Part VIII – Title, transfers, share register and certificates

85. Privilege or lien on shares

(1)Notwithstanding any other enactment, a company shall, where the constitution so provides, be entitled to a privilege or lien, independently of and without the necessity for inscription, in priority to any other claim, over every issued share, not being a fully paid share, and over any dividend pay­able on the share, for all money due by the holder of that share to the com­pany whether by way of money called or payable at a fixed time in respect of that share.
(2)In the case of a company, other than a public company, the constitu­tion may provide for a privilege or lien of the same kind as referred to in sub­section (1) over fully paid shares and dividends on those shares for all money owing by the shareholders to the company.
(3)Subject to subsection (4), a company may, in such manner as the di­rectors think fit, sell any share on which the company has a privilege or lien.
(4)No sale shall be made unless—
(a)a sum in respect of which the lien exists is presently payable; and
(b)until the expiry of 14 days after a written notice, stating and demanding payment of such part of the amount in respect of which the privilege or lien exists as is presently payable, has been given to the registered holder for the time being of the share, or the person entitled to the share by reason of the death or bankruptcy of the registered holder.
(5)The directors may, to give effect to any sale under subsection (3), authorise some person to transfer the shares sold to the purchaser of the shares.
(6)The purchaser referred to in subsection (5) shall be registered as the holder of the share comprised in any such transfer, and shall not be bound to see to the application of the purchase money, nor shall the title of the pur­chaser to the share be affected by any irregularity or invalidity in the pro­ceedings relating to the sale.
(7)The proceeds of the sale shall be received by the company and ap­plied for the payment of such part of the amount in respect of which the lien exists as is presently payable, and any residue shall, subject to a like lien for sums not presently payable as existed upon the share before the sale, be paid to the person entitled to the share at the date of the sale.
(8)The directors may, where the constitution so provides, decline to reg­ister the transfer of a share on which the company has a lien.

86. Pledges

(1)Any share or debenture may be given in pledge in all civil and com­mercial transactions in accordance with the Code Civil Mauricien and any other applicable law.
(2)Every company shall keep a register in which—
(a)the transfer of shares or debentures given in pledge may be inscribed;
(b)it shall be stated that the pledgee holds the share or debenture not as owner but in pledge of a debt the amount of which shall, in the case of a civil pledge, be mentioned.
(3)A pledge shall be sufficiently proved by a transfer inscribed in the register.
(4)The transfer shall be signed by the pledger, the pledgee and the Sec­retary of the company.
[S. 86 amended by s. 6 (c) of Act 15 of 2006 w.e.f. 7 August 2006.]

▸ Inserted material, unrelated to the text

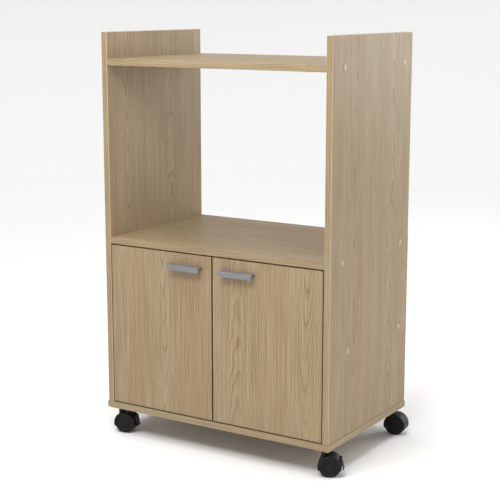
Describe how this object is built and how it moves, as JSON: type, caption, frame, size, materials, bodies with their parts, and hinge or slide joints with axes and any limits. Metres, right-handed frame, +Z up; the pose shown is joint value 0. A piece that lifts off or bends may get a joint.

87. Instrument of transfer

(1)
(a)Subject to subsection (5) and notwithstanding its constitution, a company shall enter a transfer of shares or debentures in the share register or register of debenture holders where—
(i)in the case of a company which, directly or indirectly, reckons amongst its assets any freehold or leasehold im­movable property, a valid instrument of transfer in the form required by section 24 of the Registration Duty Act has been delivered to the company; or
(ii)in any other case, a valid instrument of transfer in the form approved by the Registrar has been delivered to the com­pany.
(b)The company shall forthwith file with the Registrar a certified copy of the instrument of transfer referred to in paragraph (a).
(2)Nothing in subsection (1) shall prejudice any power to register as a shareholder or debenture holder, a person to whom the right to any share or debenture has been transmitted by operation of the law.
(3)A transfer of the share, debenture or other interest of a deceased shareholder of a company made by his heir or by the Curator shall, subject to any enactment relating to stamp duty or registration dues, be as valid as if he had been such a shareholder at the time of the execution of the instru­ment of transfer, even if the heir or the Curator is not himself a shareholder.
(4)Before entering a transfer made under subsection (3) in the share reg­ister or register of debenture holders, the directors of the company may re­quire the production of proper evidence of the title of the heir or, in the case of the Curator, of the vesting order.
(5)Subsection (1) shall not apply to securities traded on a securities ex­change.
[S. 87 amended by Act 156 (1) (f) of Act 22 of 2005 w.e.f. 28 September 2007; s. 5 (e) of Act 27 of 2012 w.e.f. 22 December 2012; s. 7 (c) of Act 27 of 2013 w.e.f. 21 December 2013.]

88. Request of transfer or for entry in register

(1)On the written request of the transferor of any share, debenture or other interest in a company, the company shall enter, in the appropriate register, the name of the transferee in the same manner and subject to the same con­ditions as if the application for the entry were made by the transferee.
(2)On the written request of the transferor of a share or debenture or other interest in a company, the company shall, by written notice, require the person having the possession, custody or control of the debenture or share certificate if a certificate has been issued and the instrument of trans­fer thereof or either of them, to deliver it or them to its registered office, within such period as may be specified in the notice, being not less than 7 nor more than 28 days after the date of the notice, to have the share certifi­cate or debenture cancelled or rectified and the transfer entered in the ap­propriate register or otherwise dealt with.
(3)Where a person refuses or neglects to comply with a notice under subsection (2), the transferor may apply to the Court to issue a summons for that person to appear before the Court and show cause why the document mentioned in the notice should not be delivered or produced.
(4)The Court may order the person summoned under subsection (3) to deliver a document referred to in subsection (2) to the company on such terms or conditions as the Court thinks fit.
(5)A list of all share certificates or debentures called for under this sec­tion and not delivered shall be exhibited at the registered office of the com­pany and advertised in such newspapers and at such times as the company thinks fit.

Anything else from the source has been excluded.